Um guardião para as novas ameaças descobertas no vórtice polar

As temperaturas estratosféricas e o comportamento do vórtice polar estratosférico estão sob escrutínio de peritos, que têm agora uma nova ferramenta para estudar as suas implicações no clima da América do Norte e da Europa.

Vórtice polar e Filomena
Inversão da circulação no vórtice polar estratosférico (Aeolus), a coincidir com a tempestade Filomena e a posterior onda de frio.

Nos primeiros dias de janeiro, a estratosfera sofreu um rápido aumento da temperatura sobre o Ártico. Isto, que há alguns anos atrás não teria sido considerado relevante, porque praticamente não havia medições e a sua influência mais abaixo na troposfera não era conhecida, chamou a atenção dos meteorologistas do hemisfério norte. Há já algum tempo, no inverno, estas oscilações de temperatura que ocorrem a uma altitude de cerca de 30 quilómetros têm estado sob escrutínio. Muitos peritos estão a estudar como esta anomalia pode levar a mudanças na corrente de jato polar e, portanto, nos fenómenos meteorológicos que afetam a Europa e a América do Norte.

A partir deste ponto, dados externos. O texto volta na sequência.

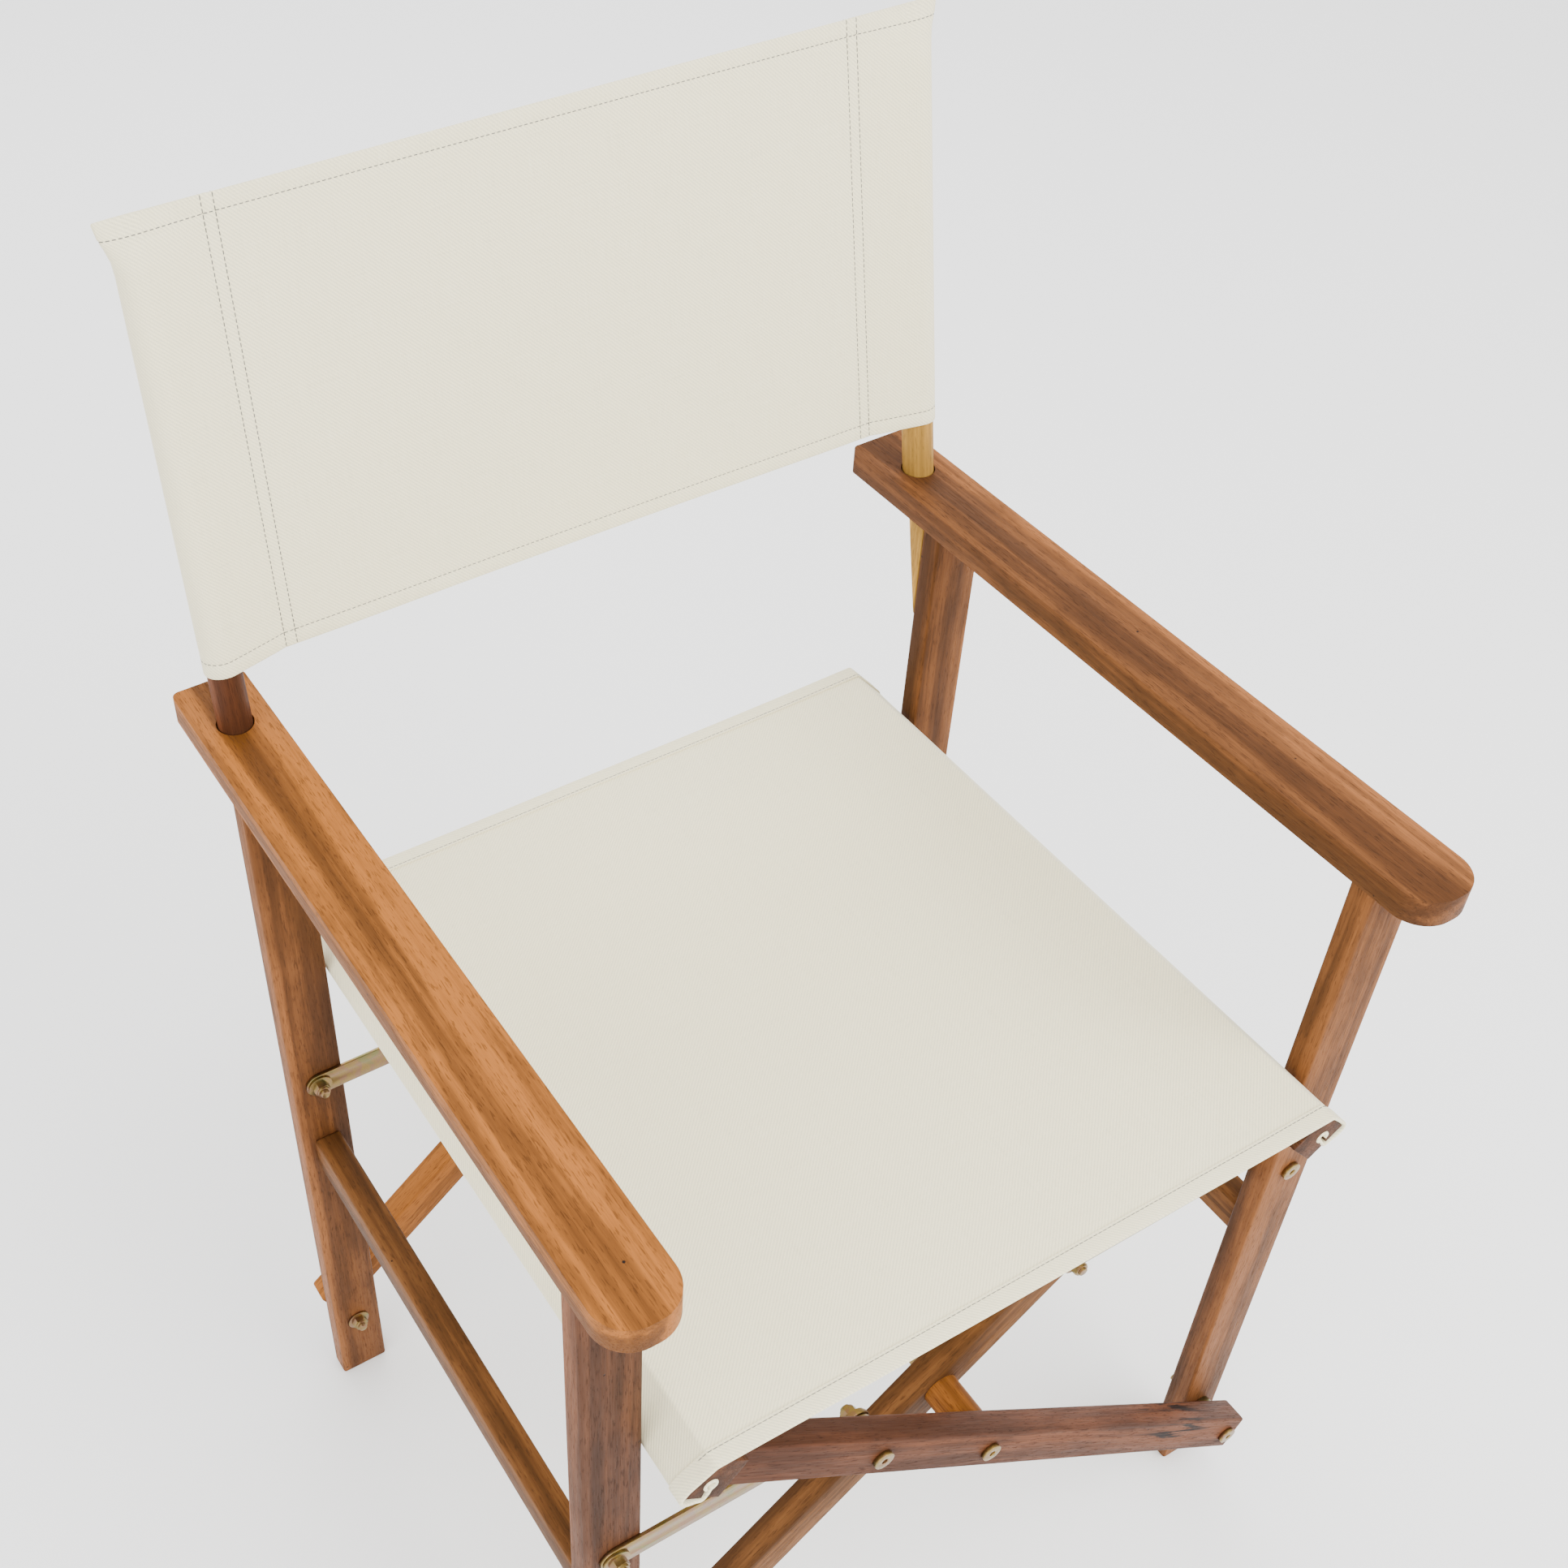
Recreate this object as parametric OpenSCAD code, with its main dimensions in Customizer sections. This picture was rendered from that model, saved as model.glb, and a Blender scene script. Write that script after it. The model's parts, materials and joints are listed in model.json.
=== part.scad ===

Desde o início do ano, tivemos numerosos episódios provocados por uma corrente de jacto polar muito ondulada, como a tempestade Filomena e os históricos nevões em Espanha, com a posterior vaga de frio, bem como o temporal que fez tremer a marmota Phil nos Estados Unidos, com o Central Park de Nova Iorque coberto por meio metro de neve. Pouco depois do Aquecimento Estratosférico Súbito (AES) - como o fenómeno em questão é denominado - a Agência Espacial Europeia (ESA) detetou uma mudança na direção dominante do vento no vórtice polar "como nunca antes observado à escala global", de acordo com Corvin Wright, investigador da Royal Society na Universidade de Bath no Reino Unido.

Não é que o AES fosse excecional, foi considerado 'bom', pouco mais, a questão é que nunca antes fora possível registar em tempo real e em tão grande escala a mudança no padrão de vento resultante. "Até agora, a nossa compreensão destas mudanças foi desenvolvida utilizando medições pontuais, muitas delas tiradas no voo de aeronaves ou através da utilização de modelos de computador", explica Wright. A ESA tem atualmente um satélite chamado Aeolus, que foi lançado, entre outras coisas, para ajudar a compreender como o vórtice polar se desequilibra em situações como esta.

A sua ligação ao tempo na Europa e às alterações climáticas

Nestes aquecimentos "súbitos", a temperatura da estratosfera polar pode subir 50 °C em apenas alguns dias. Na primeira semana de janeiro, passou de -70°C para -35°C, por exemplo. Observou-se que isto tem consequências para o vórtice polar estratosférico, que é uma enorme massa de ar gelado que normalmente gira no sentido contrário ao dos ponteiros do relógio no inverno. Quando os AES ocorrem, essa circulação abranda e até inverte. De acordo com investigações recentes, isto resulta frequentemente na saída de ar polar em direção à América do Norte ou Europa.

AES
Neste gráfico vê-se o aumento súbito da temperatura na estratosfera no início de fevereiro.

Os cientistas, como Anne Grete Straume da missão Aeolus, são agora desafiados a encontrar ligações entre os AES e o aquecimento global. "Gostaríamos de compreender se estes eventos poderiam tornar-se mais frequentes devido às alterações climáticas", explica Straume, que vê uma grande oportunidade nos dados de vento, fornecidos pelo satélite. "Estão em curso trabalhos para esclarecer a razão pela qual este fenómeno sazonal pode ser extremo".